The algorithm matched 1,200 people who lived close to each other, but who had opposing views, into pairs. Zeit provided them with some guidelines on having a productive conversation before the pairs met individually on the same day last June. Only a few of the meetings were covered by Zeit journalists, and participants were asked to send selfies and feedback on their conversations back to the newsroom.

"Our aim is not to change people's minds, but to help them have a better understanding and position towards other people's opinions," said Philip Faigle, managing editor at Zeit Online, and the project's leader. "We have people who no longer speak to each other and for community and society that's dangerous.

"In the feedback we received a lot of people said they expected the other person to be an extremist, but when they came together they recognised the differences aren't so big and they recognised the presumptions of their opinions.

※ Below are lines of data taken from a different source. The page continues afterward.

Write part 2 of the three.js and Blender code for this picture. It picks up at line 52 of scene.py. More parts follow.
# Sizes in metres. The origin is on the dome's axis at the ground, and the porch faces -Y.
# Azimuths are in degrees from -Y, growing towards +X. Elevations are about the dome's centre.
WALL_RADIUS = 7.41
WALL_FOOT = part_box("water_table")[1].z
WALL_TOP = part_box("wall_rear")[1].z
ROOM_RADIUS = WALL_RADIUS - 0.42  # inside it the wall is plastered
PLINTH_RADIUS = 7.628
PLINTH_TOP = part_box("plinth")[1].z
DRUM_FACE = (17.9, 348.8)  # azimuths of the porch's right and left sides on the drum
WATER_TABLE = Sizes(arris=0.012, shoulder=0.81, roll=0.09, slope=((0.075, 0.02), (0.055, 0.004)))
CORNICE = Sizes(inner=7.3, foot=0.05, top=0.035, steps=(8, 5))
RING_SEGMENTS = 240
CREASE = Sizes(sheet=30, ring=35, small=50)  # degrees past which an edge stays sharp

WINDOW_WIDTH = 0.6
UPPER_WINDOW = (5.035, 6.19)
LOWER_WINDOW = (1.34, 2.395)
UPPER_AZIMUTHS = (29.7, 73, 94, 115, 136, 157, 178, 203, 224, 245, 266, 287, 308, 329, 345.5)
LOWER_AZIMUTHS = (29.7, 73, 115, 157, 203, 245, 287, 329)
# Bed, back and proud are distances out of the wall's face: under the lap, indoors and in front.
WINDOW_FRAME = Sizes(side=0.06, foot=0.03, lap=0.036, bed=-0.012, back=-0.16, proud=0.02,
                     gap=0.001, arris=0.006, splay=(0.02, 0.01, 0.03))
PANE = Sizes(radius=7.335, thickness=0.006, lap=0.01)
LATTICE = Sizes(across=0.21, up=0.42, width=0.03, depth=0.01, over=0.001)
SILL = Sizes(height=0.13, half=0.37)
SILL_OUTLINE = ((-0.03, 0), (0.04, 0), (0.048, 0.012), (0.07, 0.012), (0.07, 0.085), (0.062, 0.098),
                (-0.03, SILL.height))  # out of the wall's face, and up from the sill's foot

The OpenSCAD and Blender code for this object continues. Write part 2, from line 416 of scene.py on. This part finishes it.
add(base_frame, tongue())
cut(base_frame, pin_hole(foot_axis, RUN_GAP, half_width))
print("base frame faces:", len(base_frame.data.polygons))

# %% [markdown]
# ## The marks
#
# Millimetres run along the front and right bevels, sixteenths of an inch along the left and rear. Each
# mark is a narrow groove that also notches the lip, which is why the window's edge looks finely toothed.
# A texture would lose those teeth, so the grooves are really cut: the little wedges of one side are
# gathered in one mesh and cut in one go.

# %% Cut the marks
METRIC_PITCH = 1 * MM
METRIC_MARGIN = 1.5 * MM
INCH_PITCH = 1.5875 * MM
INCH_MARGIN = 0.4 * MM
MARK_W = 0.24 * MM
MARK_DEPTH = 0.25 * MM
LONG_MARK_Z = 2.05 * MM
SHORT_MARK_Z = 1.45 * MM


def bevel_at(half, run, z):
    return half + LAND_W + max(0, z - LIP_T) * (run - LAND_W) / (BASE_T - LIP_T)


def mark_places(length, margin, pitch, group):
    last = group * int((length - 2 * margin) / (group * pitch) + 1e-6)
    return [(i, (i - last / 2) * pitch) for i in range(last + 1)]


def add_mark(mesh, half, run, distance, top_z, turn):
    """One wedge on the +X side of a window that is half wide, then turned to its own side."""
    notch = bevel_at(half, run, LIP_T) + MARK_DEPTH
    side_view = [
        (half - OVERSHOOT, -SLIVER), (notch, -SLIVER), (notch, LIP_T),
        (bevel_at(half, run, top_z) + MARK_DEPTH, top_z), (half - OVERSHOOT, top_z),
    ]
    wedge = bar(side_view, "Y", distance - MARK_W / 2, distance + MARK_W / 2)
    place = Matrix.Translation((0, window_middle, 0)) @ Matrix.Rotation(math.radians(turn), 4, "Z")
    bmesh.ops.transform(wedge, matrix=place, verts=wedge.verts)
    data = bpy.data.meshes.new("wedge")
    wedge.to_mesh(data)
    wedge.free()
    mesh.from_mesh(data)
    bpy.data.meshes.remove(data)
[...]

Why does someone believe there are too many refugees in this country for example? That's an interesting thing to hear."

Germany Talks got the attention of other news organisations in other countries who wanted to replicate it, so a global version is currently being developed by Zeit. Through the My Country Talks platform, news organisations will be able to set up their own projects as the website will produce a widget with questions for them to embed, as well as take care of the algorithmic matching, communication and event organisation aspects.

Zeit Online is currently looking for partners for My Country Talks, with more than 20 global organisations including The Globe and Mail, La Repubblica, Morgenbladet and more having already joined. Once it launches in early summer, the platform will be open and available to any news organisation interested in setting up one-on-one discussions between people with opposing viewpoints.